--- Begin ---
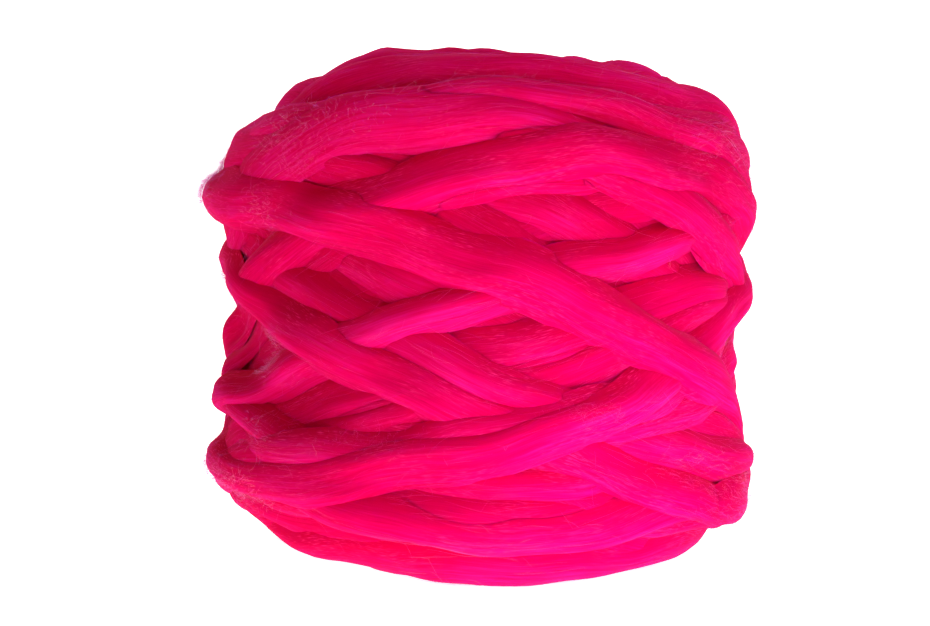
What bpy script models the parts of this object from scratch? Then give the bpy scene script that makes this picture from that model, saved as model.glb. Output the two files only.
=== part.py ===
"""Wool roving ball, cross-wound: one thick combed strand laid back and forth between two rounded ends.

The ball stands on one end, with its winding axis along Z and its lowest point at Z = 0.
A place on it is given by its turn (degrees round the axis, 0 at -Y, growing towards +X) and its
climb (distance along the outline, up from mid height). One lap is the strand's way from one end
to the other. Each lap lies on the pile of all the laps before it.
"""

from collections import namedtuple

import bpy
import numpy as np

# Driving dimensions, metres
BELLY_RADIUS = 0.1305
WAIST_DIP = 0.0045
HALF_HEIGHT = 0.1200
SHOULDER = 0.0700
SHOULDER_FULLNESS = 0.95
STRAIGHT_SHARE = 0.80
END_SHIFT = 0.006
EYE_DEPTH = 0.014
EYE_RADIUS = 0.020
RELIEF_LIMIT = 0.010
FLAT_SPOT_RADIUS = 0.046
FLAT_SPOT_FADE = 0.026
FLAT_SPOT_PRESS = 0.0015
TRIM = 0.0006

# Soft round spots on the ball: their middle, their reach and how strong they are there
Spot = namedtuple("Spot", "turn_deg climb_mm reach_deg reach_mm amount")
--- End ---
• **TASK PROMPT**: Copy all of the material word for word.

• **EXPECTED OUTPUT**:
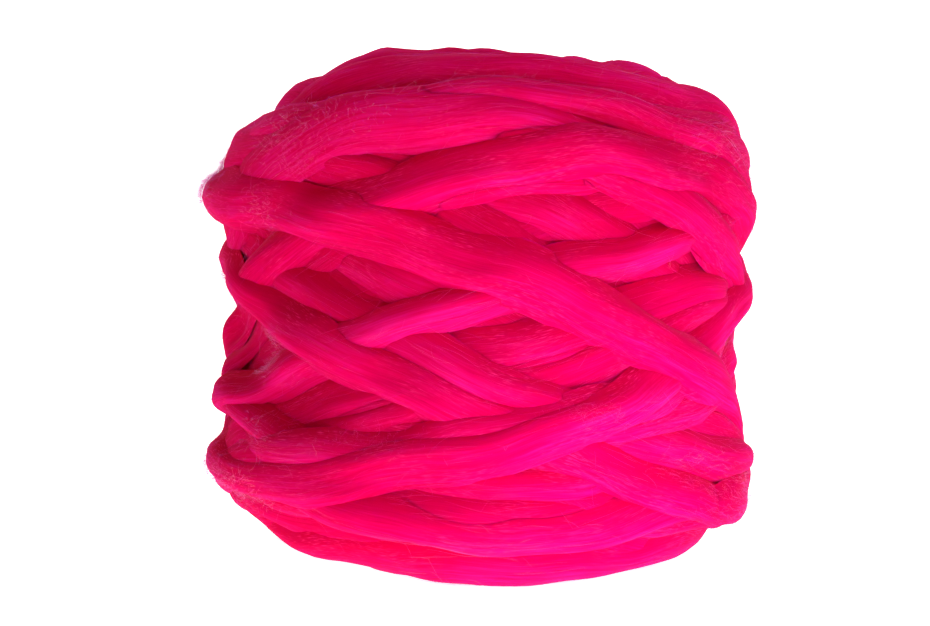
What bpy script models the parts of this object from scratch? Then give the bpy scene script that makes this picture from that model, saved as model.glb. Output the two files only.
=== part.py ===
"""Wool roving ball, cross-wound: one thick combed strand laid back and forth between two rounded ends.

The ball stands on one end, with its winding axis along Z and its lowest point at Z = 0.
A place on it is given by its turn (degrees round the axis, 0 at -Y, growing towards +X) and its
climb (distance along the outline, up from mid height). One lap is the strand's way from one end
to the other. Each lap lies on the pile of all the laps before it.
"""

from collections import namedtuple

import bpy
import numpy as np

# Driving dimensions, metres
BELLY_RADIUS = 0.1305
WAIST_DIP = 0.0045
HALF_HEIGHT = 0.1200
SHOULDER = 0.0700
SHOULDER_FULLNESS = 0.95
STRAIGHT_SHARE = 0.80
END_SHIFT = 0.006
EYE_DEPTH = 0.014
EYE_RADIUS = 0.020
RELIEF_LIMIT = 0.010
FLAT_SPOT_RADIUS = 0.046
FLAT_SPOT_FADE = 0.026
FLAT_SPOT_PRESS = 0.0015
TRIM = 0.0006

# Soft round spots on the ball: their middle, their reach and how strong they are there
Spot = namedtuple("Spot", "turn_deg climb_mm reach_deg reach_mm amount")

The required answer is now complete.